Atom count — number of heavy atoms in the component.

Halogen count — number of halogen atoms in the component.

Halogen fraction — ratio of halogen atoms to total heavy atoms.

Embedding generation

The primary embedding API is to_array(), called on a pre-parsed PFASEmbeddingSet (avoids re-parsing):

results = parse_smiles(smiles)
arr = results.to_array()          # (n_mols, 114) binary, fluorine-only

generate_fingerprint() is a convenience wrapper that parses and embeds in a single call, returning (array, info_dict):

fps, info = generate_fingerprint(smiles)   # (n_mols, 114), {'group_names': …}

Both functions share the same component_metrics / group_selection / halogens parameters. The default mode is fluorine-only (halogens='F'), producing 114 compiled columns — one per group. The column layout for multi-halogen mode is:

[group_0_F, group_0_Cl, group_0_Br, group_0_I, `` group_1_F, …,`` `` group_113_F, group_113_Cl, group_113_Br, group_113_I]``

Default F-only column count: 114 × 1 = 114. All-halogen column count: 114 × 4 = 456 (see Multi-Halogen Fingerprints).
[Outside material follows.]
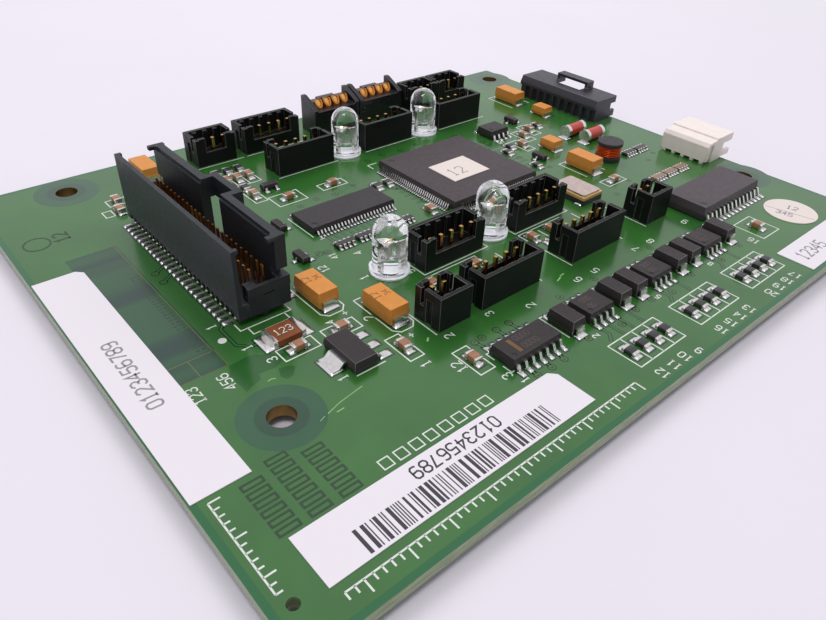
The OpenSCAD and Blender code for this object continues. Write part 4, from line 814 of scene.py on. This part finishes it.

Four count encoding values are available as items in component_metrics:

component_metrics value	Cell value
'binary' (default)	1 if any match exists, 0 otherwise
'count'	Number of matching components
'max_component'	Size of the largest matching component (atom count)
'total_component'	Sum of all matching component sizes (atom count)

PFAS definition classification

When include_PFAS_definitions=True, each molecule is additionally evaluated against five regulatory PFAS definitions. Each definition is encoded as a set of logical rules operating on the group matches already computed. No additional SMARTS matching is performed.

See PFAS Definitions for the rule logic of each definition.